Speed up PHP by using an opcode cache

You can improve the performance of your PHP by using a caching method. We’ll use APCu, but there are other alternatives available.

If you have the ‘php-pear’ module installed (we included it in our instructions above), you can install APCu with the following command:

pecl install apcu

There are also other ways you can install APCu, including using a package.
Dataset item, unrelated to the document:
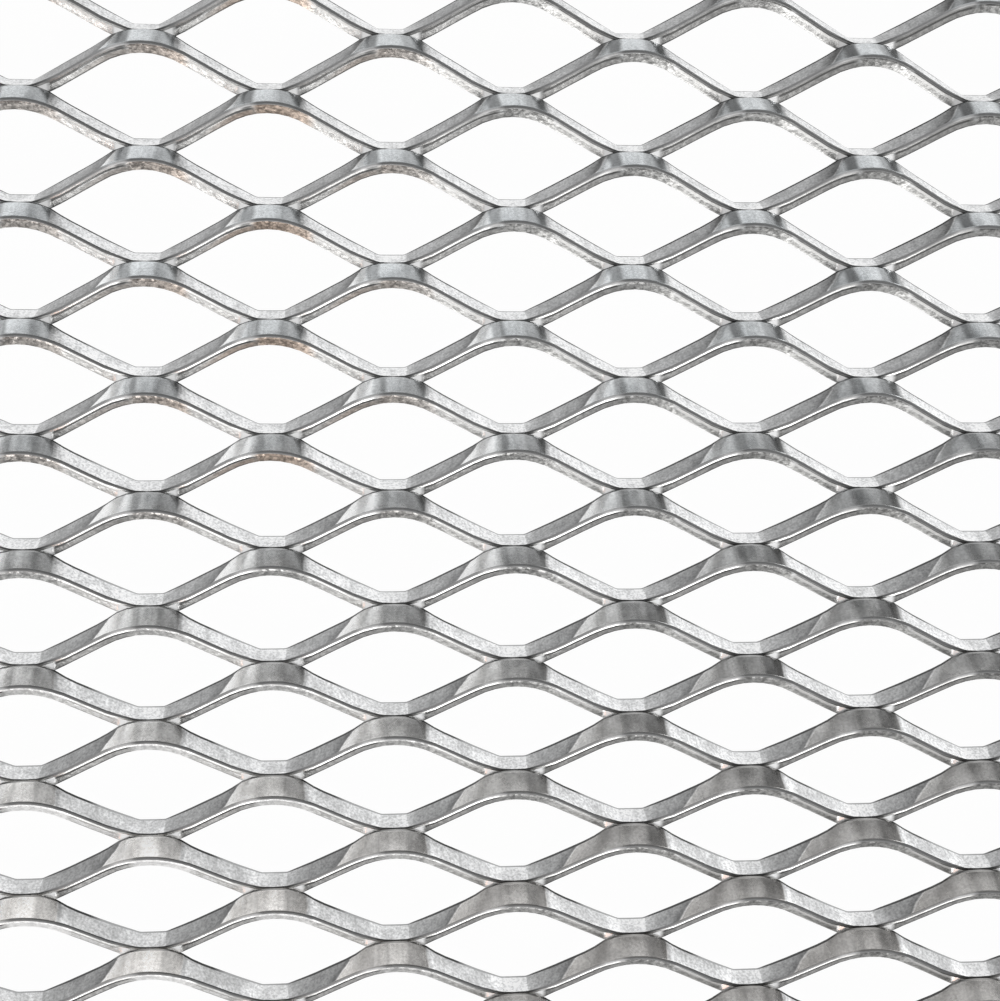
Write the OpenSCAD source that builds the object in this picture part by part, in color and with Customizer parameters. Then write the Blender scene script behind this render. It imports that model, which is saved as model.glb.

To start using APCu, you should run the following command for PHP 7.4:

echo "extension=apcu.so" | tee -a /etc/php/7.4/mods-available/cache.ini

Or this command for PHP 8.0:

echo "extension=apcu.so" | tee -a /etc/php/8.0/mods-available/cache.ini

If you’re following our LAMP tutorials and you’re using Apache, create a symlink for the file you’ve just created.

For PHP 7.4:

ln -s /etc/php/7.4/mods-available/cache.ini /etc/php/7.4/apache2/conf.d/30-cache.ini

For PHP 8.0:

ln -s /etc/php/8.0/mods-available/cache.ini /etc/php/8.0/apache2/conf.d/30-cache.ini

And finally, reload Apache for the changes to take effect:

systemctl restart apache2

To further configure APCu and how it works, you can add some additional lines to the cache.ini file you previously created. The best configuration depends on what kind of server you’re using, what applications you are using etc. Either google it and find a configuration that works for you, or contact professionals and let them do it for you.

That’s it for our basic setup. Of course, there are much more options and configurations you can do, but we’ll leave them for another tutorial.